The next few months are full of so many unknowns for us.  We are about to have another baby. A BABY!  And, I mean, first of all, is it a boy or a girl?  So exciting.  And when will the baby arrive?  What will his or her story be?  How will Clark do as a big brother?  What will our first Christmas be like as a family of four?  Will we be a family of four by Thanksgiving maybe?  I love not knowing any of these answers.

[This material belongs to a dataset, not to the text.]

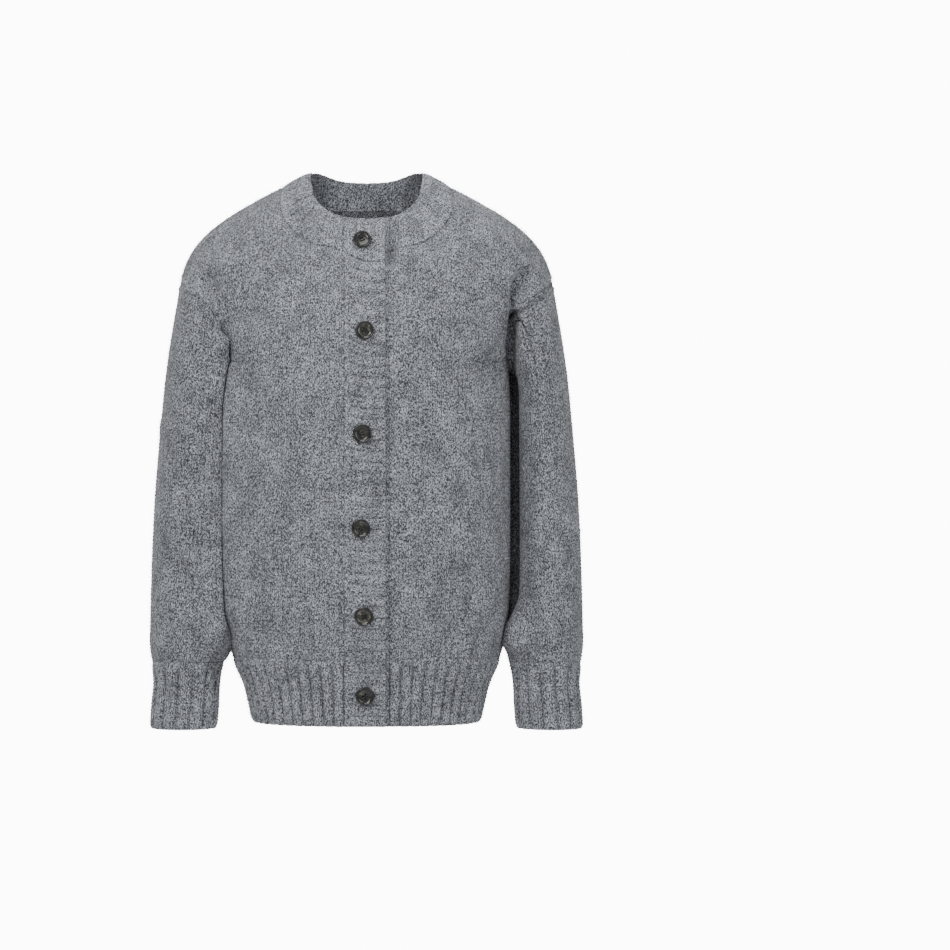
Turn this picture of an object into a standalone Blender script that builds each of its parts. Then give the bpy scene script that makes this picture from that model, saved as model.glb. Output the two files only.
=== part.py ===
"""A crew-neck button cardigan in thick brushed wool, filled out as worn and hollow.

Millimetres in the tables, metres in the meshes.  +Z is up, the front faces -Y and +X is the
wearer's left.  The origin lies between the side neck points, where the shoulders carry the
garment.  Every table gives the outer face of the cloth; a wall is that face and a second one
CLOTH further in.  One smooth skin runs up the front, over the shoulders and down the back, and
the panels, bands and plackets are cut from it along their seams.
"""
import math

import bmesh
import bpy
import numpy as np
from mathutils import Vector
from mathutils.geometry import delaunay_2d_cdt

MM = 0.001
BORDERS = ("hem", "side", "armhole", "shoulder", "neck", "centre")
# a border line's end point takes its place and direction from a seam that meets it there
CORNERS = (
    ("hem", -1, "side", 0),
    ("side", -1, "armhole", 0),
    ("shoulder", 0, "armhole", -1),
    ("neck", 0, "shoulder", -1),
)

# ---------------------------------------------------------------- driving dimensions (mm)
CLOTH = 3.0                 # thickness of the brushed knit
SEAM_GAP = 0.6              # pieces stay this far apart where they are sewn
RIB_RELIEF = 1.3            # how far a rib stands above its furrow
PLACKET_IN = -25.0          # a placket is sewn to its front this far from the centre
PLACKET_OUT = 21.5          # and its free edge reaches this far past the centre
OVERLAP_LIFT = 2.7          # the upper placket lies this far out, the lower one this far in
OVERLAP_RUN = 38.0          # stretch of front over which that lift builds up
ROLL = 4.5                  # width of the upper placket's free edge, and of its seamed edge
NECKBAND_BULGE = 1.2        # roll of the neckband between its seam and its rim
SHOULDER_Y = 8.0            # shoulder seams run along this line, a little behind the side
SQUARE_TRUNK = 0.68         # handle length of the trunk's sections; 0.55 would be an ellipse

HEM_RIBS = 58
CUFF_RIBS = 14
NECK_RIBS = 44
PLACKET_RIBS = 42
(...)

And meanwhile, sometime around Christmas, we could maybe find out where we are moving this summer.  I know some people are anxious about the unknown, and it IS true...I'm excited to see where the Air Force sends us next, and excited to plan for a new city and a new home. But until I find out, I LOVE the building anticipation.  Love it.  I love not knowing.  Will we move somewhere with four seasons (please dear Jesus!)?  Will we live near mountains?  Or an ocean?  Or maybe in another country?  I crave change and I'm so excited for the next chapter to unfold.

But as I anticipate all of these huge changes coming our way, I'm also a little anxious.  I know that this special time with my boy is quickly coming to an end.  Because there IS something special about having just one child, isn't there?  From the time he was a newborn, I used to think, "Man.  One baby is pretty easy.  You can throw one baby in the car and drive anywhere.  Do anything.  Just you two..."  So two will be a change.  And I already know that maybe things won't be quite so easy anymore.  And I know that my boy won't get my full undivided attention anymore, and it makes me sad.

So.  For these last few weeks, I'm just reveling in it.  Loving and soaking up every single moment with my baby.  I find myself being exceptionally unproductive sometimes, because I just want to sit and BE with him.  Enjoy him while it's still just us two.  Me and him.  In our own little world.  Before everything changes.